> _REQUIRED TASK_: Of the lines listed below, return exactly those that run from the line containing "drawer_runners();" through the line containing "for node in", both included.

> _SUPPLIED INFORMATION_:
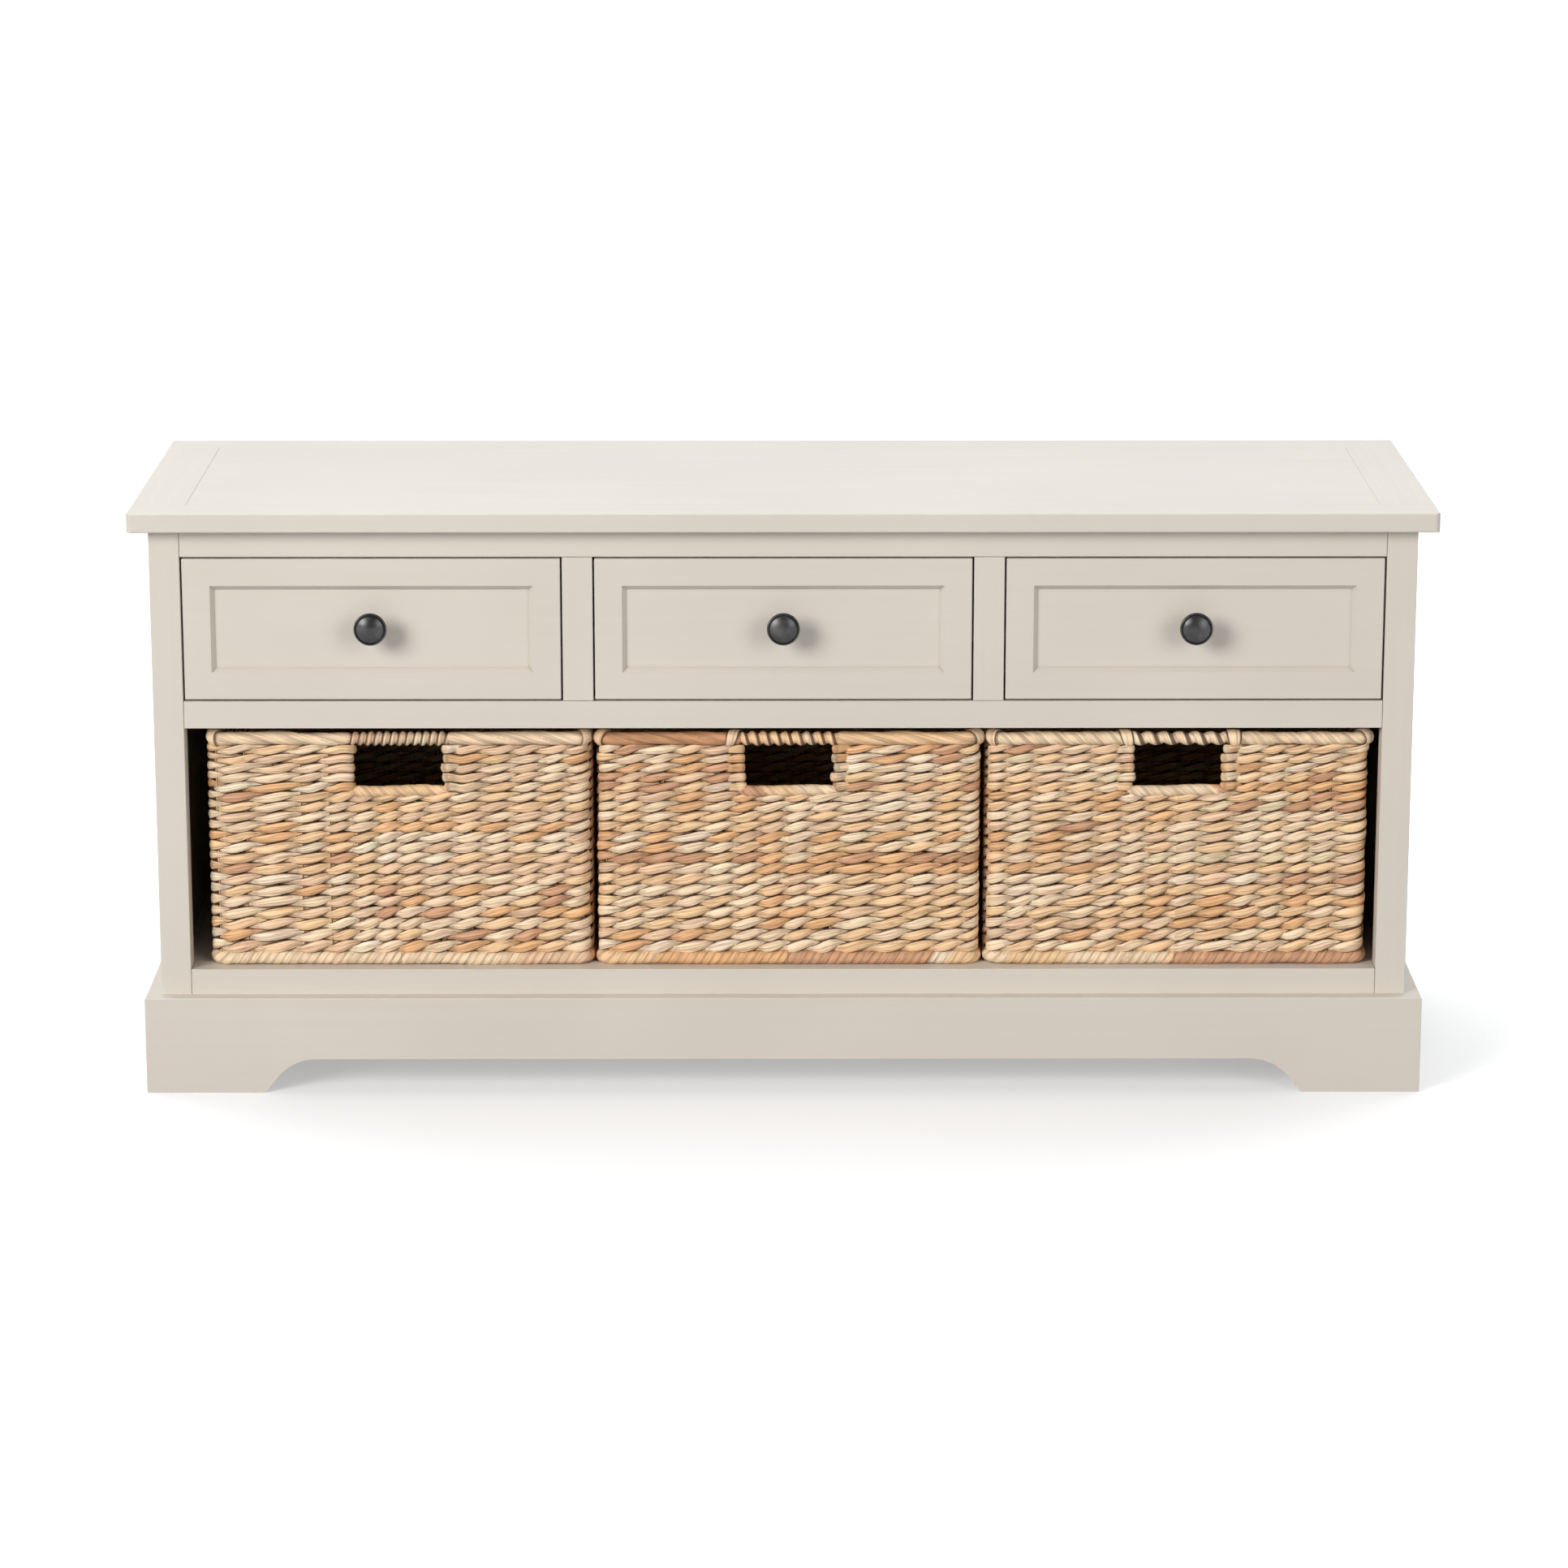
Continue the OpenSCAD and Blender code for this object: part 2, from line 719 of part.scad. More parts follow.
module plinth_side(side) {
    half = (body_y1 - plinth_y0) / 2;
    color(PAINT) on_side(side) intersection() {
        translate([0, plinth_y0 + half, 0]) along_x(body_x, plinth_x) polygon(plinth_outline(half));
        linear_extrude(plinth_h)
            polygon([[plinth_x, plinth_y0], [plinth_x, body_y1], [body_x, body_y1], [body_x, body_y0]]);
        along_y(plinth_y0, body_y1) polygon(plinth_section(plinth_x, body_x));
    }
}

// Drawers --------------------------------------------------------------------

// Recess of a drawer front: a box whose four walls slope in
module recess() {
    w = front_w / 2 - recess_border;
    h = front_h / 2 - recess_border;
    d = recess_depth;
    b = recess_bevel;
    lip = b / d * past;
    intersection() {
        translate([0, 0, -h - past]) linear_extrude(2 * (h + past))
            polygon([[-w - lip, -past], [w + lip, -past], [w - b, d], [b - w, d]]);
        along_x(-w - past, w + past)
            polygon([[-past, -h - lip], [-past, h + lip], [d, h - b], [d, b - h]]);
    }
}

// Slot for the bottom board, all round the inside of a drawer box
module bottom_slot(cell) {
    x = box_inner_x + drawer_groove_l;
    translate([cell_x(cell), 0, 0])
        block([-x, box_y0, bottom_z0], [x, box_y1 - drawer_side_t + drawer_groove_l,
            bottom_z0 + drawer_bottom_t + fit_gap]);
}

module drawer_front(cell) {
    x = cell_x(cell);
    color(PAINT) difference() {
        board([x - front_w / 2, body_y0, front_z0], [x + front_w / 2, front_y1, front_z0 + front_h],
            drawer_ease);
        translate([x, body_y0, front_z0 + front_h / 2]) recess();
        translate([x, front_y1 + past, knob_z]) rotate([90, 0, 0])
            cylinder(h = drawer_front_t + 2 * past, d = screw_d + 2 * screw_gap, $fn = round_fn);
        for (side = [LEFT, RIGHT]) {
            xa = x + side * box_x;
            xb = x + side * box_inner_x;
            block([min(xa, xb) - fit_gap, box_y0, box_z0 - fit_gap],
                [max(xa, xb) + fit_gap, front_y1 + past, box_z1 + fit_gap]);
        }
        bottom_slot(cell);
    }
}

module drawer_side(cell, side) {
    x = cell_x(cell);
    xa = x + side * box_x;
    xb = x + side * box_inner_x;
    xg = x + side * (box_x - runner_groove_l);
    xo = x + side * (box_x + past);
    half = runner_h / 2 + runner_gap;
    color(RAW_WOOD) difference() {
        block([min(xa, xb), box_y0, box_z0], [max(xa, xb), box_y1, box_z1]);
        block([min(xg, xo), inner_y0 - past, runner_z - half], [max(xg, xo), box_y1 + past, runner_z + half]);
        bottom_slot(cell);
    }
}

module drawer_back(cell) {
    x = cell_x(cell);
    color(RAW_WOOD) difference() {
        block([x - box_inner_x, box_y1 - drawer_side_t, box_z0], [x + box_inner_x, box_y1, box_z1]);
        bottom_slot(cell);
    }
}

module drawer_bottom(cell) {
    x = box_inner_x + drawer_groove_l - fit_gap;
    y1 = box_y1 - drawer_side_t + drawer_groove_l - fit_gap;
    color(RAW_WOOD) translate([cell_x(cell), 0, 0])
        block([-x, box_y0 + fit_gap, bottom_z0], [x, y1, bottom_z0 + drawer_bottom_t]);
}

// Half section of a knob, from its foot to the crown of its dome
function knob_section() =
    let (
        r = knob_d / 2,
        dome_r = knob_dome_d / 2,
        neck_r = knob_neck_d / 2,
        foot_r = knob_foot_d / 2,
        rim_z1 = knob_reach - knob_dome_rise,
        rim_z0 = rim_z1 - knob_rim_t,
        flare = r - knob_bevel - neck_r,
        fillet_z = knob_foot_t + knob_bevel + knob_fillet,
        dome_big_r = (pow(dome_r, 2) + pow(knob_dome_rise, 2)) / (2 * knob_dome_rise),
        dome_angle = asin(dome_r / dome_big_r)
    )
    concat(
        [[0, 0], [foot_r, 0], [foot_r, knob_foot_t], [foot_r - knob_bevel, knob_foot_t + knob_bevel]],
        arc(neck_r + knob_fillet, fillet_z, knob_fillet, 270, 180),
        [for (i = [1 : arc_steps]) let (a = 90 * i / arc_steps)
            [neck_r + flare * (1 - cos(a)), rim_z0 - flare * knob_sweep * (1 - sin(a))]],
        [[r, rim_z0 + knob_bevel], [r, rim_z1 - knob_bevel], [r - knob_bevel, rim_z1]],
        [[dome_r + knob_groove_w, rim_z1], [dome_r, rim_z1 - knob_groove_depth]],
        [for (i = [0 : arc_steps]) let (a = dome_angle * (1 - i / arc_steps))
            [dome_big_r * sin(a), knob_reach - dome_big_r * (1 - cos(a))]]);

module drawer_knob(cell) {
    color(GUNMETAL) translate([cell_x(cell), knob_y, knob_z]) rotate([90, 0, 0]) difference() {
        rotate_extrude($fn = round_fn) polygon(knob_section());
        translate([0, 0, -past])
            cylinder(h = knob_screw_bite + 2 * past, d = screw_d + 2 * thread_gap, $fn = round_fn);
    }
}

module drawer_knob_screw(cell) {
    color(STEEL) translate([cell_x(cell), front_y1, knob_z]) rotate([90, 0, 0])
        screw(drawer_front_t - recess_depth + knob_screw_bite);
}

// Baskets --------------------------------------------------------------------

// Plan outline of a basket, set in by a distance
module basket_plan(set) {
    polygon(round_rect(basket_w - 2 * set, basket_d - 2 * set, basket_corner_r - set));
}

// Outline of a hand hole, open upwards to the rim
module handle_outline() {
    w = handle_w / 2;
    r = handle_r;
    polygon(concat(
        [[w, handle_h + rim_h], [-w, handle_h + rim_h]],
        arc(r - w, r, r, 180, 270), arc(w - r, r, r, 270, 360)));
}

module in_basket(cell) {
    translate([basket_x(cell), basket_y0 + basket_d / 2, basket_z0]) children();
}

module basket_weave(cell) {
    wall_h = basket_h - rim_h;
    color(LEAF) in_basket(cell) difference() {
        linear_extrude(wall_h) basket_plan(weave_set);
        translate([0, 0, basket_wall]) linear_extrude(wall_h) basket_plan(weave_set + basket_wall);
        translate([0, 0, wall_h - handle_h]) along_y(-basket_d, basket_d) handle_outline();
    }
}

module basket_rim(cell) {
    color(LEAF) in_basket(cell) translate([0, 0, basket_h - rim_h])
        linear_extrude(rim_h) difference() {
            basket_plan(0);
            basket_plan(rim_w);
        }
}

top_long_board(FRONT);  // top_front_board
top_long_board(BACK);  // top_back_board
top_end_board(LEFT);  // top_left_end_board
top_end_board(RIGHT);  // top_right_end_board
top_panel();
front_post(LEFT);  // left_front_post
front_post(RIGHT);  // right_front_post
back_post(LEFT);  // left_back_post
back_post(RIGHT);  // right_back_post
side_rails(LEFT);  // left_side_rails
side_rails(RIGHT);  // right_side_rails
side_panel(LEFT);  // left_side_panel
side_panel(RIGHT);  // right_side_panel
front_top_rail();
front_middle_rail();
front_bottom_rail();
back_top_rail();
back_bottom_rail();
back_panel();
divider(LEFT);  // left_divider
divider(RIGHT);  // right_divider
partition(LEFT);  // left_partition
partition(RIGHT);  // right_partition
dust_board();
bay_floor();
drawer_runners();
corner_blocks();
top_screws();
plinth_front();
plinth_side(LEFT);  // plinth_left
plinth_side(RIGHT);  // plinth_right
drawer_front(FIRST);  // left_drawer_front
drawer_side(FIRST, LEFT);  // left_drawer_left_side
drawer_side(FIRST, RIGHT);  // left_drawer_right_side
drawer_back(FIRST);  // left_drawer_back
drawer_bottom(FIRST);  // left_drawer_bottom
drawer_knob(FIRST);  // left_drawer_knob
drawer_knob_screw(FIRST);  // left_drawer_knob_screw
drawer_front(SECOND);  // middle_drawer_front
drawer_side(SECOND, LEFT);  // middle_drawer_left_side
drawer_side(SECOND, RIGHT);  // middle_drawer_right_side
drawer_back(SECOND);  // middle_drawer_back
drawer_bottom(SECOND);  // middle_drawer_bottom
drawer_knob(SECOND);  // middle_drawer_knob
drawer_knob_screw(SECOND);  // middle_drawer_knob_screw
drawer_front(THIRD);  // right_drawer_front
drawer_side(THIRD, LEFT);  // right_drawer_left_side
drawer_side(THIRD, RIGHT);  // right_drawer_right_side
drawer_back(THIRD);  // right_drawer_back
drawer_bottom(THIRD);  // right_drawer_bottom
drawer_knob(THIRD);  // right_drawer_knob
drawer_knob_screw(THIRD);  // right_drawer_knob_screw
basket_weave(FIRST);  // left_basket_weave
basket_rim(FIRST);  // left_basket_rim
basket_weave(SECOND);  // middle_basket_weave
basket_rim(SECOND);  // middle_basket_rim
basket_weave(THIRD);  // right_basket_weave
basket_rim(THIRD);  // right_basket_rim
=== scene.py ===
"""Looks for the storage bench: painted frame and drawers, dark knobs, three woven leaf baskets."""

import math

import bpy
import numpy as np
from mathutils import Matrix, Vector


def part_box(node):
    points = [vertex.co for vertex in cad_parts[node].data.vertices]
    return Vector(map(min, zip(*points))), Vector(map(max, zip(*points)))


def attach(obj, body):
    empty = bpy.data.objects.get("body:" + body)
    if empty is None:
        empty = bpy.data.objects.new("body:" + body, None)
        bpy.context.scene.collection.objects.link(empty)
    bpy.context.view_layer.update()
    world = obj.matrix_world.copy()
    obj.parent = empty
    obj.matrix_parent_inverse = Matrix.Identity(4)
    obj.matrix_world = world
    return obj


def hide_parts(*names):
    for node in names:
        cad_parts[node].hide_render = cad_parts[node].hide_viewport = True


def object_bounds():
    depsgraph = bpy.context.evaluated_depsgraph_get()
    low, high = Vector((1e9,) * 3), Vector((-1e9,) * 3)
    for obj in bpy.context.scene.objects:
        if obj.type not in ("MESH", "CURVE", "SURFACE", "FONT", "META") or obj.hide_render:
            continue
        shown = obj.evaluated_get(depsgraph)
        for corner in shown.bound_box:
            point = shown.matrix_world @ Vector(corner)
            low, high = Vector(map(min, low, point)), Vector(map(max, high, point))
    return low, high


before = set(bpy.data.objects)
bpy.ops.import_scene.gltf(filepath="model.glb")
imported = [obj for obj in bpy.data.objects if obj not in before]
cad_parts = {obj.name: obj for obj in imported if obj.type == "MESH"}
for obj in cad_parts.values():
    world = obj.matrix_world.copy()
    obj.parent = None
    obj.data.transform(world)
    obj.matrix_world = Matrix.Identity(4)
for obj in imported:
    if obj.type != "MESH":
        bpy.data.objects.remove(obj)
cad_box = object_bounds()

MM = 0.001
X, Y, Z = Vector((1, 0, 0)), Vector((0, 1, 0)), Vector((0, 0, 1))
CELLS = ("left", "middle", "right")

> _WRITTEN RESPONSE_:
drawer_runners();
corner_blocks();
top_screws();
plinth_front();
plinth_side(LEFT);  // plinth_left
plinth_side(RIGHT);  // plinth_right
drawer_front(FIRST);  // left_drawer_front
drawer_side(FIRST, LEFT);  // left_drawer_left_side
drawer_side(FIRST, RIGHT);  // left_drawer_right_side
drawer_back(FIRST);  // left_drawer_back
drawer_bottom(FIRST);  // left_drawer_bottom
drawer_knob(FIRST);  // left_drawer_knob
drawer_knob_screw(FIRST);  // left_drawer_knob_screw
drawer_front(SECOND);  // middle_drawer_front
drawer_side(SECOND, LEFT);  // middle_drawer_left_side
drawer_side(SECOND, RIGHT);  // middle_drawer_right_side
drawer_back(SECOND);  // middle_drawer_back
drawer_bottom(SECOND);  // middle_drawer_bottom
drawer_knob(SECOND);  // middle_drawer_knob
drawer_knob_screw(SECOND);  // middle_drawer_knob_screw
drawer_front(THIRD);  // right_drawer_front
drawer_side(THIRD, LEFT);  // right_drawer_left_side
drawer_side(THIRD, RIGHT);  // right_drawer_right_side
drawer_back(THIRD);  // right_drawer_back
drawer_bottom(THIRD);  // right_drawer_bottom
drawer_knob(THIRD);  // right_drawer_knob
drawer_knob_screw(THIRD);  // right_drawer_knob_screw
basket_weave(FIRST);  // left_basket_weave
basket_rim(FIRST);  // left_basket_rim
basket_weave(SECOND);  // middle_basket_weave
basket_rim(SECOND);  // middle_basket_rim
basket_weave(THIRD);  // right_basket_weave
basket_rim(THIRD);  // right_basket_rim
=== scene.py ===
"""Looks for the storage bench: painted frame and drawers, dark knobs, three woven leaf baskets."""

import math

import bpy
import numpy as np
from mathutils import Matrix, Vector


def part_box(node):
    points = [vertex.co for vertex in cad_parts[node].data.vertices]
    return Vector(map(min, zip(*points))), Vector(map(max, zip(*points)))


def attach(obj, body):
    empty = bpy.data.objects.get("body:" + body)
    if empty is None:
        empty = bpy.data.objects.new("body:" + body, None)
        bpy.context.scene.collection.objects.link(empty)
    bpy.context.view_layer.update()
    world = obj.matrix_world.copy()
    obj.parent = empty
    obj.matrix_parent_inverse = Matrix.Identity(4)
    obj.matrix_world = world
    return obj


def hide_parts(*names):
    for node in names:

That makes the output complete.